A 12-qubit photonic quantum computer dubbed Lucy has been installed at the CEA’s Très Grand Centre de Calcul (TGCC) in France.
The system was procured by the EuroQCS-France consortium, under the EuroHPC Joint Undertaking, and delivered by French quantum startup Quandela, in partnership with CEA, the French Alternative Energies and Atomic Energy Commission, and GENCI, the French national HPC agency.
Lucy is the most powerful photonic quantum computer ever deployed in Europe, Quandela said in a statement, noting that the system will be coupled with the Joliot-Curie supercomputer, also housed at CEA’s TGCC.

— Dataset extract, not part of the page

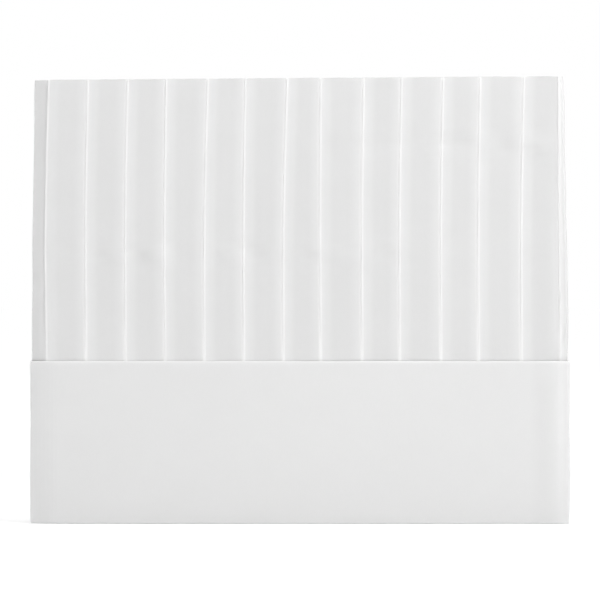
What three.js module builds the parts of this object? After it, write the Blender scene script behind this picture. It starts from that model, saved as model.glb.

It is also the second QPU to be integrated into TGCC’s supercomputing environment – in May 2025, Quandela unveiled another 12-qubit photonic quantum computer named Belenos. Lucy will be made accessible to European users from 2026 to support applications such as energy grid optimization, risk modeling, logistics and supply chain management, and aerospace design.
“The delivery of Lucy is not just a new milestone – it is a key building block for Europe’s hybrid computing future,” said Niccolo Somaschi, Quandela co-founder and CEO. “By providing this capability to a broad community of European researchers and industrial users, we are empowering them to explore new frontiers in simulation, optimization, and machine learning. This achievement strengthens Europe’s technological sovereignty and demonstrates the power of cross-border collaboration to shape the next generation of computing.”
Jean-Philippe Verger, director of the CEA DAM Ile de France center, added: “This milestone is a new step on the road to Fault Tolerant Quantum Hybrid Computing. It marks the progress of the HQI platform, entrusted to the CEA as part of France’s national quantum strategy. The Lucy machine integrates into the shared HPC and quantum computing environment of the TGCC, bringing a rapidly advancing photonic-qubit technology with strong future potential.”
Founded in 2017, Paris-based Quandela unveiled its 2-qubit MosaiQ photonic quantum computer in 2022. That system was supercooled to up to -265°C (-445°F) but used beams of light and photonics principles to run quantum applications, meaning it avoided the need for cryogenic supercooling and could therefore slot into a standard 19” rack system.
French data center firm OVHcloud purchased a MosaiQ quantum computer in March 2023, which it deployed from its data center in Croix, France.
In September 2024, DCD exclusively reported that GENCI is set to retire its Joliot-Curie supercomputer once its Alice Recoque exascale machine comes online.
According to the tender documents for the upcoming Alice Recoque system, the EuroHPC JU states that GENCI will couple “two experimental hybrid quantum computing partitions” with Alice Recoque, “replacing Joliot-Curie… thereby enabling a hybrid HPC/QC service for European communities and facilitating new applications.”